The first thing that struck me was the stark contrast with Nam Le’s approach. Here there was no uncertainty, no self-undermining, no painful self-consciousness. Everyone spoke forcefully, definitely, and – alas for my note-taking – fast. I couldn’t possibly give a decent summary, but here are some gems:

Jo Dyer on recent news about the Queensland police force: ‘How many bad apples do you have to have before you cut down the f*ing orchard?’

Hannah Ferguson (I think): ‘Men are 230 times more likely to be raped than to be falsely accused of rape.’

Hanna again, on the ‘If you don’t know, say no’ slogan: ‘Everything I do is to fight the notion that you should back off if something is hard.’

Jennifer Robinson: Only 2% of rape cases arrive at a guilty verdict, but the current defamation laws in Australia mean that only those 2% of survivors can talk about their experience without being sued. A not guilty verdict in a rape case does not mean that the woman lied.

All the panellists agreed that it is important to have conversation about these issues. I think it’s right to say they all felt that it was a mistake to pile on Scott Morrison for framing his empathy for sexual assault victims as resulting from his wife asking how he would feel if it was his daughter. The conversation is important, and it doesn’t move things forward to attack imperfect contributions that are still in a good direction.

I learned about the ‘Man or Bear’ meme on Tik-Tok. Women are asked if they would rather be alone in a cave with a man or a bear. A typical witty answer is: ‘The bear, because at least I know what it would do.’ There was some dark humour about how some men have responded – one teenage boy asked (the question I’m embarrassed to say came immediately to my mind), ‘What kind of bear?’


An hour’s break to attend to bodily needs and get from Newtown to the City, and then off to:

6pm: Richard Flanagan and Anna Funder on Writing

Given that Richard Flanagan was scathing about writers’ festivals in Question 7 (a book I didn’t warm to), it’s interesting that he still agrees to appear at them. I came to this session mainly for Anna Funder. The Emerging Artist read quite a lot of Wifedom to me last year.

Clare Wright was in the chair. As a historian, she was interested in the way both books move around in genres, part history, part novel, part memoir, part autofiction. Both writers resisted any attempt to classify, saying they had followed where the books took them. Funder, for example, said she wasn’t writing autofiction in the parts of Wifedom when she wrote about her own life: it was a device to bring the questions about how women were seen in her subject’s time into focus.

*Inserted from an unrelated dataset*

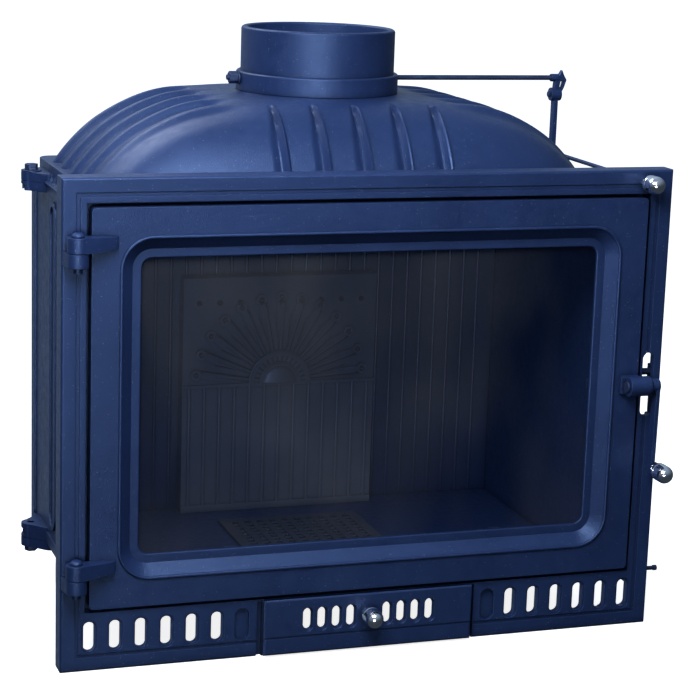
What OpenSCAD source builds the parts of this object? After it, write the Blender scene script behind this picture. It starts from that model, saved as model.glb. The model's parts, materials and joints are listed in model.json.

Richard Flanagan was entertaining. My impression is that he came armed with a number of set pieces. He told us, for instance, that the history of publishing in Australia differs from the history in Britain and the USA in that key roles have been played by strong, intelligent women. He didn’t mention the fabled Bea Davis, but he named others, including the woman who had edited both books featured in the session: he asked her to stand up to take a round of applause, and though I couldn’t see her from my seat up in the gods she apparently complied, I can only imagine how reluctantly. Later he told his version of the story of being mistaken for a different writer in a signing queue – he duly signed the proffered book as Bryce Courtney.

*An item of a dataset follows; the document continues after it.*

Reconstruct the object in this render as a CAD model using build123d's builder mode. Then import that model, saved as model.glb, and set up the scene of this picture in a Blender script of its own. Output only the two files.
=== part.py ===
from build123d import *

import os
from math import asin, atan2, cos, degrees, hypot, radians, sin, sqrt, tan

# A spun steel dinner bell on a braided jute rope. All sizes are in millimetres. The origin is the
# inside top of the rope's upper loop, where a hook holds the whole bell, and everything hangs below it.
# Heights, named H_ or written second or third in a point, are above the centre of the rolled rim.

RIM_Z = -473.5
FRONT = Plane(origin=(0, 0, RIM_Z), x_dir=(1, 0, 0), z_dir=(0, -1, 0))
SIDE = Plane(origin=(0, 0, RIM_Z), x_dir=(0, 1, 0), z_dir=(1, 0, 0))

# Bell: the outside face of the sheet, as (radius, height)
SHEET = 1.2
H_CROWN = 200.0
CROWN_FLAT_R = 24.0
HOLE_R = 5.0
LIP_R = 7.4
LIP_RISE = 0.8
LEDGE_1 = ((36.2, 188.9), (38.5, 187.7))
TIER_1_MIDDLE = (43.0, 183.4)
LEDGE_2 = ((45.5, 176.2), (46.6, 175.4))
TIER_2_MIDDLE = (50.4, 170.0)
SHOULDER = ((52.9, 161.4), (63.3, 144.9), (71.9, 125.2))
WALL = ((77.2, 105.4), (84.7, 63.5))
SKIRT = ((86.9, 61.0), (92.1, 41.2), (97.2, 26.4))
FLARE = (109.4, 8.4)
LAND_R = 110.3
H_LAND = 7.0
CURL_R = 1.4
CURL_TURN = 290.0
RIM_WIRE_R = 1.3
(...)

In the long and interesting conversation, Clare Wright asked Flanagan two questions about Question 7 that touched directly on my issues with the book. Did he introduce Rebecca West as a way of countering the all-male patriarchal narrative of the origins of the atom bomb? Nothing so programmatic, he said, and went on to talk about how remarkable Rebecca West was. Then he reminded us that for the last 20 years or so women’s writing has been front and centre in western literature, so our collective sense of history has changed – so not programmatic, but responding to the zeitgeist. Wright framed the other question by asking him to read a short passage (sadly, this was the only reading in the session) describing the bomb being dropped on Hiroshima. As a historian, she was not interested, as he first thought, in whether he had got the number of people killed right, but the origins of his image of survivors walking the streets calling for their mothers, juxtaposed poignantly with the fact that plane that dropped the bomb, Enola Gay, had been named after a crew member’s mother. He was able to say that both those images came from historical records.

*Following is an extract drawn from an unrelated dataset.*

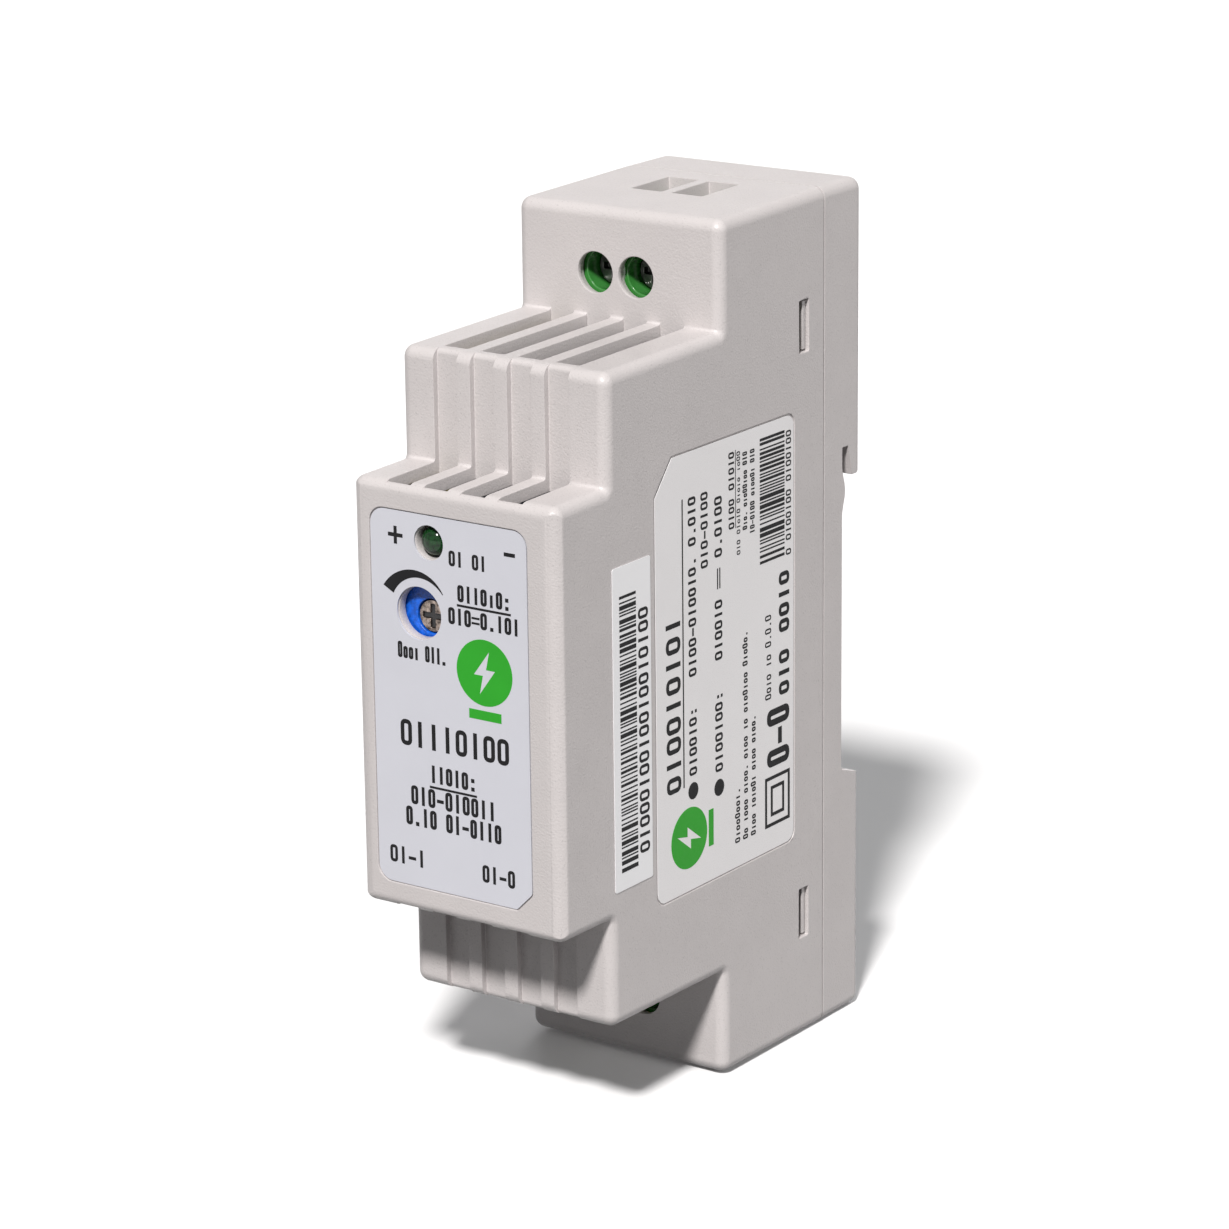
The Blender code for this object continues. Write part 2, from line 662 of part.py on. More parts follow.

Wifedom has 400 endnotes: ‘If you want to destroy patriarchy you have to have endnotes.’

The patriarchal manifestation she attacks in the book is the erasure from history of George Orwell’s wife, Eileen O’Shaughnessy by Orwell’s many biographers. She had a number of Eileen’s letters and some few other sources, so she had to resort to ‘making shit up’, to use the words Clare Wright put in her mouth. The made-up bits are clearly indicated in the book, being set to a narrower width. Before she made this controversial decision, the writing was flat and dead on the page. Her writing about her own status as wife played a similar role.


And so out into the crowds in George Street, possibly there for the Vivid Festival, to dinner and eventually home.